Geared toward an audience that finds Twitter too taxing and Instagram not instant enough, A Haunted House 2 is a made-on-the-cheap chore. The so-called jokes are non-PC byproducts of homophobia or racism, with the overall lampoon lacking the bite of actual satire. Instead, Wayans and his co-writer (it seems antithetical to what’s up on the screen to consider that someone actually scripted this mess) Rick Alvarez rely heavily on the audience’s ability to recognize their targets to do the vast majority of the mockery. Just seeing the Annabelle doll from The Conjuring is enough to send some in the audience into “I recognize that” hysterics. Then the pair up the ugh factor by having Malcolm’s character lovingly violate her, over and over again. Ewwww.

It doesn’t stop here. Wyatt is portrayed as one step away from a Pride parade while the gang of church ladies have nothing nice (or normal) to say about interracial couples (or white women in particular). The last act inclusion of the Lorraine and Ed Warren wannabes feels desperate, as does the return of a paycheck cashing Cedric the Entertainer. In fact, most of the film is just like those equally atrocious efforts by Aaron Seltzer and Jason Friedberg (who, oddly enough, got their start working with Wayans on Scary Movie), the clear connection being the illogical use of any pop culture reference available combined with an equally pointless attempt at plot. The only real difference between the two is that Wayans can work the race card, while Seltzer and Friedberg shy away from such minstrel show assaults.

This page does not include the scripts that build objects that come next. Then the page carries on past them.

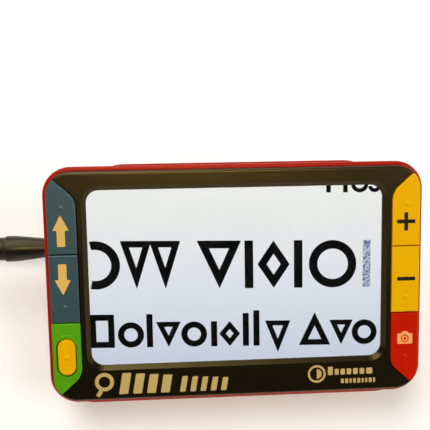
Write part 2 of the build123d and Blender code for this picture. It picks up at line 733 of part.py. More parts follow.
# From the strain relief, down to the table and round into the coil's outermost turn.
CORD_ROUTE = [
    (exit_point.X, exit_point.Y, exit_point.Z),
    (-117.0, 8.3, 29.9),
    (-129.5, 8.6, 24.0),
    (-141.5, 8.0, 14.0),
    (-152.0, 3.5, 6.2),
    (-159.5, -6.5, 2.7),
    (COIL_X - COIL_OUTER - 0.2, -18.0, FLOOR_Z),
    (COIL_X - COIL_OUTER, COIL_Y, FLOOR_Z),
]


def arc_radii(points):
    """Radius of the arc at each inner point: 0.45 of the shorter run over the half turn's tangent."""
    radii = []
    for before, here, after in zip(points, points[1:], points[2:]):
        run_in = Vector(*here) - Vector(*before)
        run_out = Vector(*after) - Vector(*here)
        half_turn = radians(run_in.get_angle(run_out)) / 2
        radii.append(0.45 * min(run_in.length, run_out.length) / tan(half_turn))
    return radii


def cord_tube(points, label):
    """Round cord along straight runs joined by tangent arcs; prints its radii and checks its volume."""
    radii = arc_radii(points)
    with BuildPart() as tube:
        with BuildLine():
            route = FilletPolyline(*points, radius=radii)
        with BuildSketch(Plane(origin=route @ 0, z_dir=route % 0)):
            Circle(CORD_R)
        sweep()
    length = route.length
    print(label, "length", round(length, 1), "radii", [round(r, 1) for r in radii])
    print(label, "volume over section x length", round(tube.part.volume / (pi * CORD_R**2 * length), 4))
    finish(tube, label)
    return length


tube_length = cord_tube(CORD_ROUTE, "power_cord")
coil_length = 2 * pi * COIL_MID_R * COIL_TURNS
print("coil", round(coil_length, 1))

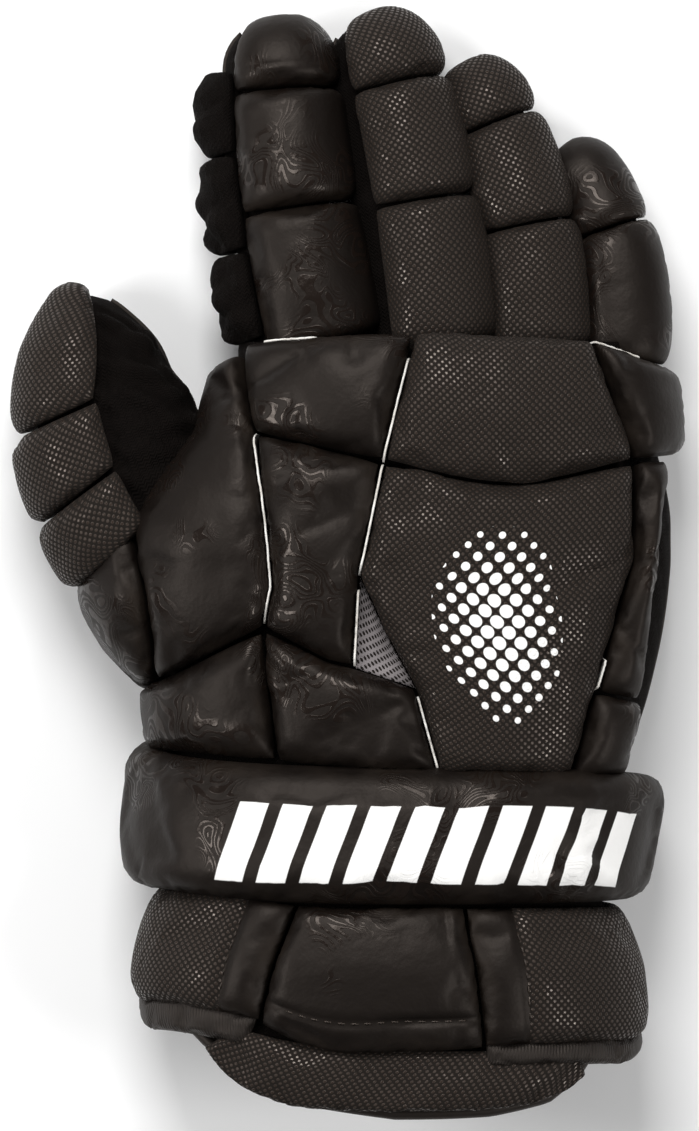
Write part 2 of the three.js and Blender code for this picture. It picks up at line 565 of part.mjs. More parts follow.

Manufactured on a microbudget and aimed toward an audience unlikely to care about concepts like character or continuity, A Haunted House 2 may think it’s poking fun at the recent rash of genre efforts. Instead, it has a palpable disdain for everything the movies stand for. It’s not entertaining. It’s not engaging. It’s not even energetic. Instead, it plays like a series of shout-outs by individuals with no idea what they’re yelling about. Were it really over the top and repulsive, we might enjoy the scatology. Instead, A Haunted House 2 is repugnant for other, obvious reasons.